G. C. S. Corea was elected to the presidency of the Ceylon National Congress (CNC) in 1932, 1939 and 1941. On the last occasion, during the Second World War, Sir Claude was adamant that the CNC should not lobbying for “mere constitutional reforms”, but should seek transfer of sovereignty to the people of Ceylon. After the war, Sir Claude served as Chairman of the Board of Ministers' Sub Committee charged with resolving post-war problems.

Later, Sir Claude opted for a career in diplomacy. He served as the First Ceylonese Representative to the Court of St. James, UK (1946), First Ceylonese Ambassador to the United States (1948), High Commissioner for Ceylon to the Court of St. James, UK (1954-1958); he  was given concurrent accreditation to France and the Netherlands in January 1956, Representative of Ceylon to the United Nations (1958), President of the United Nations Security Council (1960). In 1952, while Claude Corea served as Ceylonese Representative in Britain, the Queen bestowed on him, a knighthood.

He attended the 5th Session of FAO in Washington DC from 21 November to 6 December 1949. In conducting post-war relations with Japan, it was Junius Richard Jayewardene (later President Jayewardene), Sir Claude Corea and R. G. Senanayake, who signed the Treaty of Peace with Japan in San Francisco, on behalf of Ceylon (8 September 1951).

He was appointed as Chairman of the UN Interim Committee on International Commodity Arrangements of GATT, at its 10th Session in 1955 - having been associated with GATT from its inception. In August 1956, he participated in the 22-power London Conference that discussed the brewing Suez Crisis, before traveling to China. On 8 September 1956, he arrived in Beijing as Special Ambassador to China, as the head of a Ceylon Government Delegation that was to have preliminary discussions with the Government of the People’s Republic of China, regarding the establishment of diplomatic relations, trade expansion, economic co-operation and cultural exchanges.

Sir Claude chaired the 12th Session of GATT in October 1957, in the Palais des Nations in Geneva. Sir Claude Corea became President of the UN Security Council in May 1960; the first ever President of UN Security Council from Sri Lanka. On the first day of his presidency, Francis Gary Power’s Lockheed U-2 plane was forced down onto Soviet territory and he was captured.  The presidential race was under way at this time, and the Democratic contender, Senator John F. Kennedy, visited Sir Claude in his apartment, for consultation.

Sir Claude was a Christian and an old boy of Wesley College, Colombo. He read for his degree at Oxford University in the United Kingdom.
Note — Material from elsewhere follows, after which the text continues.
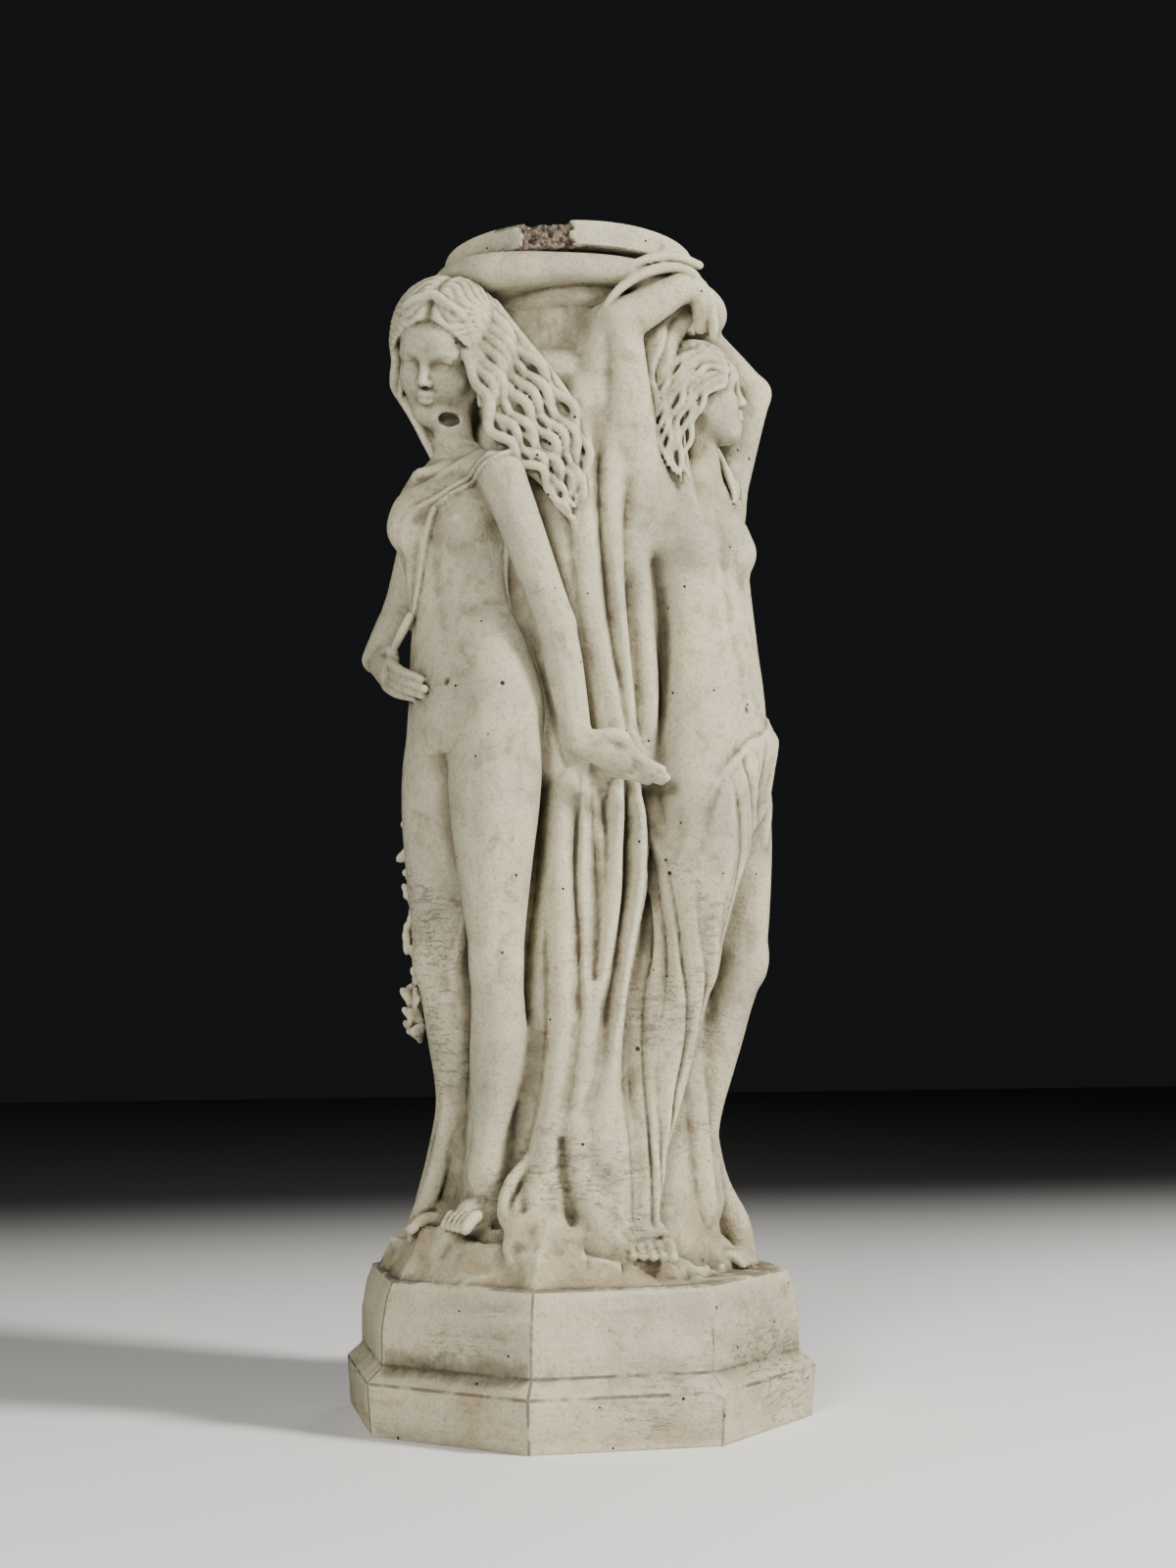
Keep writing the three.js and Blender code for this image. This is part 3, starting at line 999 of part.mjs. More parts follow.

Sir Claude Corea's family, long associated with the Western coastal town of Chilaw, had played a pivotal role in the independence movement of Ceylon, setting up the hugely influential Chilaw Association. Mahatma Gandhi recognised the role played by the Corea Family when he visited Chilaw in 1927, on his first and only visit to the island.

There are two photographic portraits in the National Portrait Gallery (United States) in Washington, D.C. of ‘Sir (George) Claude Stanley Corea (1894-1962), Ambassador of Ceylon in the USA’ and ‘Carmaine Chitty Corea, wife of Sir G. C. S. Corea’  by Elliot & Fry 1954.)

The John F. Kennedy Library, records that ‘Sir Claude Corea, former Ceylonese diplomat, died on 2 September 1962, in Germany'.